═════ RECORDS FOR THIS EXERCISE ═════
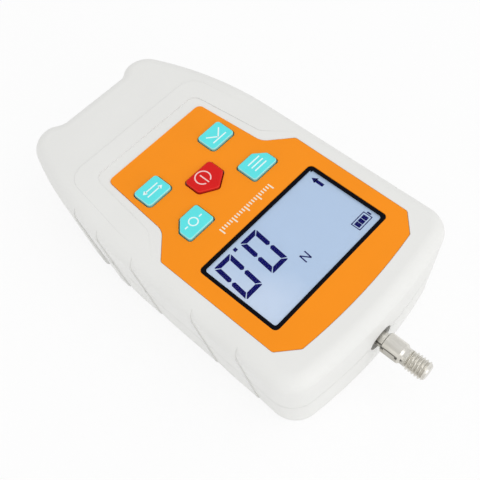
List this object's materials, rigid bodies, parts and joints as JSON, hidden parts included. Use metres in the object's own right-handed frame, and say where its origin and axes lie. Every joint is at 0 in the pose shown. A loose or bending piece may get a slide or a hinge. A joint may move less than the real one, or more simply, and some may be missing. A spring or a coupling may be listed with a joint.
{
  "type": "digital force gauge",
  "caption": "Handheld digital force gauge lying on its back: rounded white case, orange keypad face, backlit display and a steel measuring rod out of one end.",
  "frame": {"origin": "middle of the overall length and width, on the plane the flat back rests on", "axes": "+Y along the measuring rod out of the case, +Z out of the display face, +X to the reader's right when the rod points away from the reader"},
  "size_m": [0.069, 0.1327, 0.0331],
  "materials": {
    "shell_white": "fine satin moulded plastic",
    "overlay_orange": "printed polycarbonate film, satin",
    "bezel_black": "black moulded plastic",
    "lens_clear": "clear acrylic",
    "lcd_glass": "liquid crystal cell with polariser",
    "lcd_light": "white light guide",
    "holder_white": "white moulded plastic",
    "board_green": "glass-epoxy board with solder mask",
    "part_black": "black moulded packages",
    "socket_cream": "nylon connector housings",
    "key_cyan": "silicone-like satin plastic",
    "key_red": "silicone-like satin plastic",
    "steel": "turned stainless steel",
    "plate_aluminium": "milled aluminium",
    "cell_aluminium": "machined aluminium alloy",
    "screw_steel": "zinc-plated steel",
    "bush_brass": "turned brass",
    "cell_silver": "nickel-plated can",
    "sleeve_blue": "heat-shrink film",
    "lead_insulation": "PVC wire insulation",
    "port_metal": "tin-plated steel"
  },
  "bodies": {
    "case": {"front_shell": "shell_white", "rear_shell": "shell_white", "face_overlay": "overlay_orange", "display_bezel": "bezel_black", "display_lens": "lens_clear", "lcd_panel": "lcd_glass", "lcd_backlight": "lcd_light", "lcd_holder": "holder_white", "main_board": "board_green", "board_sockets": "socket_cream", "board_chips": "part_black", "buzzer": "part_black", "switch_bodies": "part_black", "port_board": "board_green", "dc_jack": "part_black", "data_port": "port_metal", "chassis_plate": "plate_aluminium", "load_cell": "cell_aluminium", "cell_bolt": "screw_steel", "mounting_bushes": "bush_brass", "battery_cells": "cell_silver", "battery_sleeve": "sleeve_blue", "battery_bar": "plate_aluminium", "battery_lead": "lead_insulation", "sensor_lead": "lead_insulation", "port_lead": "lead_insulation", "case_screws": "screw_steel", "board_screws": "screw_steel", "chassis_screws": "screw_steel"},
    "unit_button": {"key_unit": "key_cyan", "plunger_unit": "holder_white"},
    "peak_button": {"key_peak": "key_cyan", "plunger_peak": "holder_white"},
    "zero_button": {"key_zero": "key_cyan", "plunger_zero": "holder_white"},
    "set_button": {"key_set": "key_cyan", "plunger_set": "holder_white"},
    "power_button": {"key_power": "key_red", "plunger_power": "holder_white"},
    "rod": {"measuring_rod": "steel", "rod_nut": "screw_steel"}
  },
  "joints": [
    {"name": "unit_press", "type": "slide", "parent": "case", "child": "unit_button", "axis": [0, 0, -1], "range_m": [0, 0.0005], "stiffness_N_per_m": 200, "springref_m": -0.001},
    {"name": "peak_press", "type": "slide", "parent": "case", "child": "peak_button", "axis": [0, 0, -1], "range_m": [0, 0.0005], "stiffness_N_per_m": 200, "springref_m": -0.001},
    {"name": "zero_press", "type": "slide", "parent": "case", "child": "zero_button", "axis": [0, 0, -1], "range_m": [0, 0.0005], "stiffness_N_per_m": 200, "springref_m": -0.001},
    {"name": "set_press", "type": "slide", "parent": "case", "child": "set_button", "axis": [0, 0, -1], "range_m": [0, 0.0005], "stiffness_N_per_m": 200, "springref_m": -0.001},
    {"name": "power_press", "type": "slide", "parent": "case", "child": "power_button", "axis": [0, 0, -1], "range_m": [0, 0.0005], "stiffness_N_per_m": 200, "springref_m": -0.001},
    {"name": "rod_load", "type": "slide", "parent": "case", "child": "rod", "axis": [0, 1, 0], "range_m": [-0.00025, 0.00025], "stiffness_N_per_m": 2000}
  ]
}
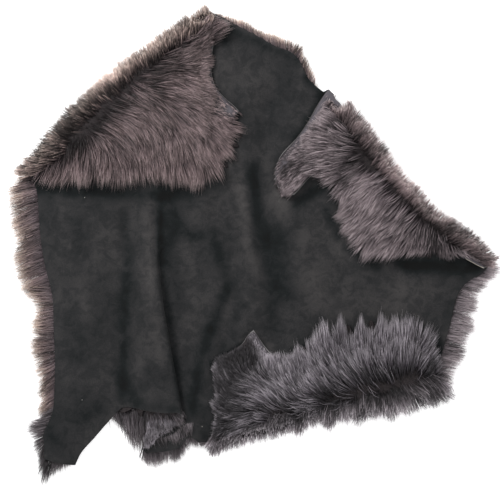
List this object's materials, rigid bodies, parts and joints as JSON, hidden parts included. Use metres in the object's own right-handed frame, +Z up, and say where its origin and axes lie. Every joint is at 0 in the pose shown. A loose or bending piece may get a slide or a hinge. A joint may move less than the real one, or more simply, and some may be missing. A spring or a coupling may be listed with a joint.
{
  "type": "sheepskin",
  "caption": "Long-wool sheepskin laid out wool side down, suede side up, with edges turned over to show the wool and a pleat in the lower part.",
  "frame": {"origin": "centre of the bounding box in plan, at the level of the surface that the fleece rests on", "axes": "+Z up, out of the leather side of the part that lies flat; seen from above with +Y away from the viewer, the leg is at the lower left and the long turned edge at the lower right"},
  "size_m": [0.9708, 0.9424, 0.0621],
  "materials": {
    "suede": "matte",
    "wool": "matte"
  },
  "bodies": {
    "root": {"skin": "suede", "fleece": "wool"}
  },
  "joints": []
}
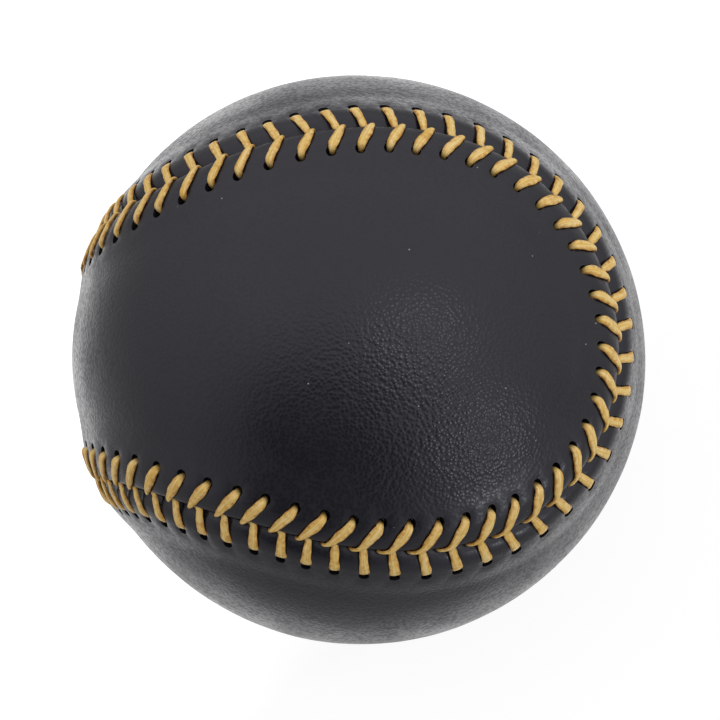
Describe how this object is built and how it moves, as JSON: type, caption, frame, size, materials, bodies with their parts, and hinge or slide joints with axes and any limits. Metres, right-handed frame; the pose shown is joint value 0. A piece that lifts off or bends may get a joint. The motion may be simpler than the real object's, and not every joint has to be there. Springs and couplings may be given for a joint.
{
  "type": "baseball",
  "caption": "Charcoal leather baseball: a figure-eight cover sewn over wound yarn and a rubber-cased cork core with straw-coloured waxed thread.",
  "frame": {"origin": "centre of the ball", "axes": "+X runs through the middles of the two narrow waists of the cover, +Z and +Y through the middles of the broad lobes; the ball rests on its -Z lobe"},
  "size_m": [0.074, 0.0734, 0.0734],
  "materials": {
    "cork": "moulded cork and rubber composition",
    "black_rubber": "matt moulded",
    "red_rubber": "matt moulded",
    "grey_wool": "wound wool yarn",
    "white_wool": "wound wool yarn",
    "cotton_yarn": "wound cotton and polyester yarn",
    "charcoal_leather": "dyed full-grain leather with a soft sheen",
    "waxed_thread": "waxed"
  },
  "bodies": {
    "root": {"cork_core": "cork", "black_rubber_half_upper": "black_rubber", "black_rubber_half_lower": "black_rubber", "red_rubber_gasket": "red_rubber", "red_rubber_half_upper": "red_rubber", "red_rubber_half_lower": "red_rubber", "first_winding_grey_wool": "grey_wool", "second_winding_white_wool": "white_wool", "third_winding_grey_wool": "grey_wool", "finishing_winding_cotton": "cotton_yarn", "leather_panel_a": "charcoal_leather", "leather_panel_b": "charcoal_leather", "stitching_thread_a": "waxed_thread", "stitching_thread_b": "waxed_thread"}
  },
  "joints": []
}
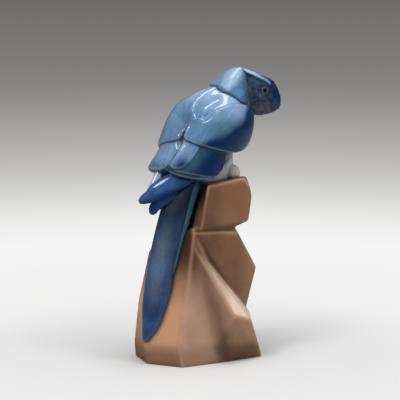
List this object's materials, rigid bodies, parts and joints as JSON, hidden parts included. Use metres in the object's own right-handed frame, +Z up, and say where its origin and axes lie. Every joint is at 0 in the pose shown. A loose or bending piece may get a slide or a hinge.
═════
WHAT IS ASKED –
Return the entries above exactly as they appear.

FULL ANSWER –
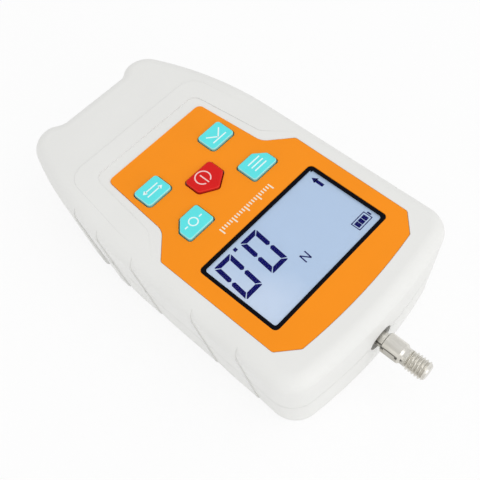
List this object's materials, rigid bodies, parts and joints as JSON, hidden parts included. Use metres in the object's own right-handed frame, and say where its origin and axes lie. Every joint is at 0 in the pose shown. A loose or bending piece may get a slide or a hinge. A joint may move less than the real one, or more simply, and some may be missing. A spring or a coupling may be listed with a joint.
{
  "type": "digital force gauge",
  "caption": "Handheld digital force gauge lying on its back: rounded white case, orange keypad face, backlit display and a steel measuring rod out of one end.",
  "frame": {"origin": "middle of the overall length and width, on the plane the flat back rests on", "axes": "+Y along the measuring rod out of the case, +Z out of the display face, +X to the reader's right when the rod points away from the reader"},
  "size_m": [0.069, 0.1327, 0.0331],
  "materials": {
    "shell_white": "fine satin moulded plastic",
    "overlay_orange": "printed polycarbonate film, satin",
    "bezel_black": "black moulded plastic",
    "lens_clear": "clear acrylic",
    "lcd_glass": "liquid crystal cell with polariser",
    "lcd_light": "white light guide",
    "holder_white": "white moulded plastic",
    "board_green": "glass-epoxy board with solder mask",
    "part_black": "black moulded packages",
    "socket_cream": "nylon connector housings",
    "key_cyan": "silicone-like satin plastic",
    "key_red": "silicone-like satin plastic",
    "steel": "turned stainless steel",
    "plate_aluminium": "milled aluminium",
    "cell_aluminium": "machined aluminium alloy",
    "screw_steel": "zinc-plated steel",
    "bush_brass": "turned brass",
    "cell_silver": "nickel-plated can",
    "sleeve_blue": "heat-shrink film",
    "lead_insulation": "PVC wire insulation",
    "port_metal": "tin-plated steel"
  },
  "bodies": {
    "case": {"front_shell": "shell_white", "rear_shell": "shell_white", "face_overlay": "overlay_orange", "display_bezel": "bezel_black", "display_lens": "lens_clear", "lcd_panel": "lcd_glass", "lcd_backlight": "lcd_light", "lcd_holder": "holder_white", "main_board": "board_green", "board_sockets": "socket_cream", "board_chips": "part_black", "buzzer": "part_black", "switch_bodies": "part_black", "port_board": "board_green", "dc_jack": "part_black", "data_port": "port_metal", "chassis_plate": "plate_aluminium", "load_cell": "cell_aluminium", "cell_bolt": "screw_steel", "mounting_bushes": "bush_brass", "battery_cells": "cell_silver", "battery_sleeve": "sleeve_blue", "battery_bar": "plate_aluminium", "battery_lead": "lead_insulation", "sensor_lead": "lead_insulation", "port_lead": "lead_insulation", "case_screws": "screw_steel", "board_screws": "screw_steel", "chassis_screws": "screw_steel"},
    "unit_button": {"key_unit": "key_cyan", "plunger_unit": "holder_white"},
    "peak_button": {"key_peak": "key_cyan", "plunger_peak": "holder_white"},
    "zero_button": {"key_zero": "key_cyan", "plunger_zero": "holder_white"},
    "set_button": {"key_set": "key_cyan", "plunger_set": "holder_white"},
    "power_button": {"key_power": "key_red", "plunger_power": "holder_white"},
    "rod": {"measuring_rod": "steel", "rod_nut": "screw_steel"}
  },
  "joints": [
    {"name": "unit_press", "type": "slide", "parent": "case", "child": "unit_button", "axis": [0, 0, -1], "range_m": [0, 0.0005], "stiffness_N_per_m": 200, "springref_m": -0.001},
    {"name": "peak_press", "type": "slide", "parent": "case", "child": "peak_button", "axis": [0, 0, -1], "range_m": [0, 0.0005], "stiffness_N_per_m": 200, "springref_m": -0.001},
    {"name": "zero_press", "type": "slide", "parent": "case", "child": "zero_button", "axis": [0, 0, -1], "range_m": [0, 0.0005], "stiffness_N_per_m": 200, "springref_m": -0.001},
    {"name": "set_press", "type": "slide", "parent": "case", "child": "set_button", "axis": [0, 0, -1], "range_m": [0, 0.0005], "stiffness_N_per_m": 200, "springref_m": -0.001},
    {"name": "power_press", "type": "slide", "parent": "case", "child": "power_button", "axis": [0, 0, -1], "range_m": [0, 0.0005], "stiffness_N_per_m": 200, "springref_m": -0.001},
    {"name": "rod_load", "type": "slide", "parent": "case", "child": "rod", "axis": [0, 1, 0], "range_m": [-0.00025, 0.00025], "stiffness_N_per_m": 2000}
  ]
}
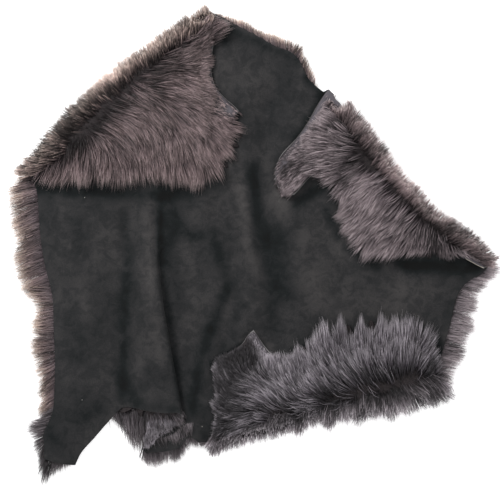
List this object's materials, rigid bodies, parts and joints as JSON, hidden parts included. Use metres in the object's own right-handed frame, +Z up, and say where its origin and axes lie. Every joint is at 0 in the pose shown. A loose or bending piece may get a slide or a hinge. A joint may move less than the real one, or more simply, and some may be missing. A spring or a coupling may be listed with a joint.
{
  "type": "sheepskin",
  "caption": "Long-wool sheepskin laid out wool side down, suede side up, with edges turned over to show the wool and a pleat in the lower part.",
  "frame": {"origin": "centre of the bounding box in plan, at the level of the surface that the fleece rests on", "axes": "+Z up, out of the leather side of the part that lies flat; seen from above with +Y away from the viewer, the leg is at the lower left and the long turned edge at the lower right"},
  "size_m": [0.9708, 0.9424, 0.0621],
  "materials": {
    "suede": "matte",
    "wool": "matte"
  },
  "bodies": {
    "root": {"skin": "suede", "fleece": "wool"}
  },
  "joints": []
}
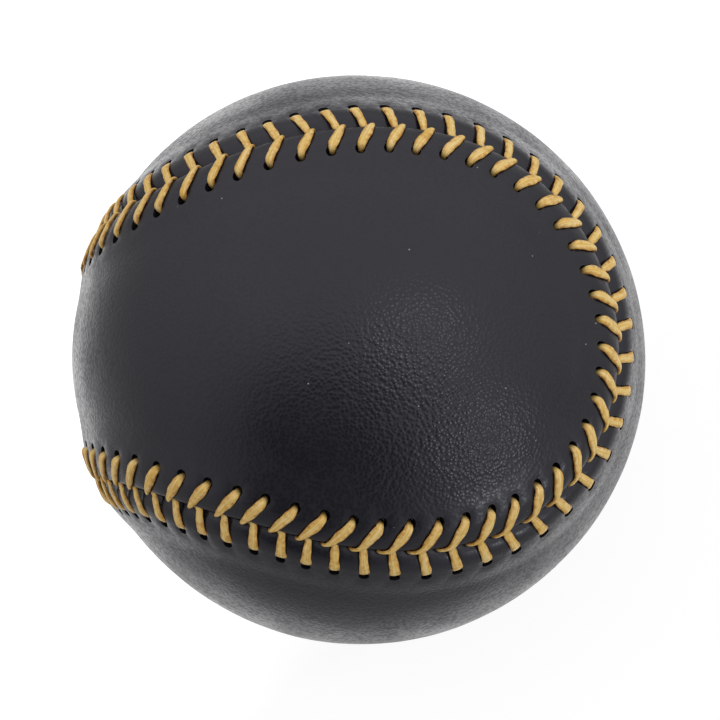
Describe how this object is built and how it moves, as JSON: type, caption, frame, size, materials, bodies with their parts, and hinge or slide joints with axes and any limits. Metres, right-handed frame; the pose shown is joint value 0. A piece that lifts off or bends may get a joint. The motion may be simpler than the real object's, and not every joint has to be there. Springs and couplings may be given for a joint.
{
  "type": "baseball",
  "caption": "Charcoal leather baseball: a figure-eight cover sewn over wound yarn and a rubber-cased cork core with straw-coloured waxed thread.",
  "frame": {"origin": "centre of the ball", "axes": "+X runs through the middles of the two narrow waists of the cover, +Z and +Y through the middles of the broad lobes; the ball rests on its -Z lobe"},
  "size_m": [0.074, 0.0734, 0.0734],
  "materials": {
    "cork": "moulded cork and rubber composition",
    "black_rubber": "matt moulded",
    "red_rubber": "matt moulded",
    "grey_wool": "wound wool yarn",
    "white_wool": "wound wool yarn",
    "cotton_yarn": "wound cotton and polyester yarn",
    "charcoal_leather": "dyed full-grain leather with a soft sheen",
    "waxed_thread": "waxed"
  },
  "bodies": {
    "root": {"cork_core": "cork", "black_rubber_half_upper": "black_rubber", "black_rubber_half_lower": "black_rubber", "red_rubber_gasket": "red_rubber", "red_rubber_half_upper": "red_rubber", "red_rubber_half_lower": "red_rubber", "first_winding_grey_wool": "grey_wool", "second_winding_white_wool": "white_wool", "third_winding_grey_wool": "grey_wool", "finishing_winding_cotton": "cotton_yarn", "leather_panel_a": "charcoal_leather", "leather_panel_b": "charcoal_leather", "stitching_thread_a": "waxed_thread", "stitching_thread_b": "waxed_thread"}
  },
  "joints": []
}
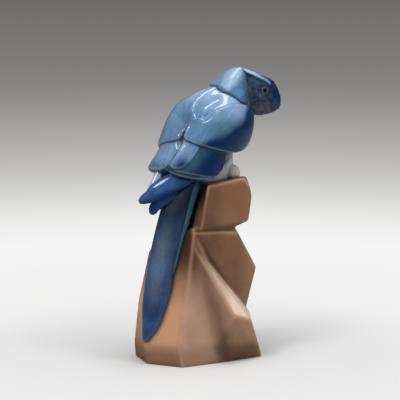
List this object's materials, rigid bodies, parts and joints as JSON, hidden parts included. Use metres in the object's own right-handed frame, +Z up, and say where its origin and axes lie. Every joint is at 0 in the pose shown. A loose or bending piece may get a slide or a hinge.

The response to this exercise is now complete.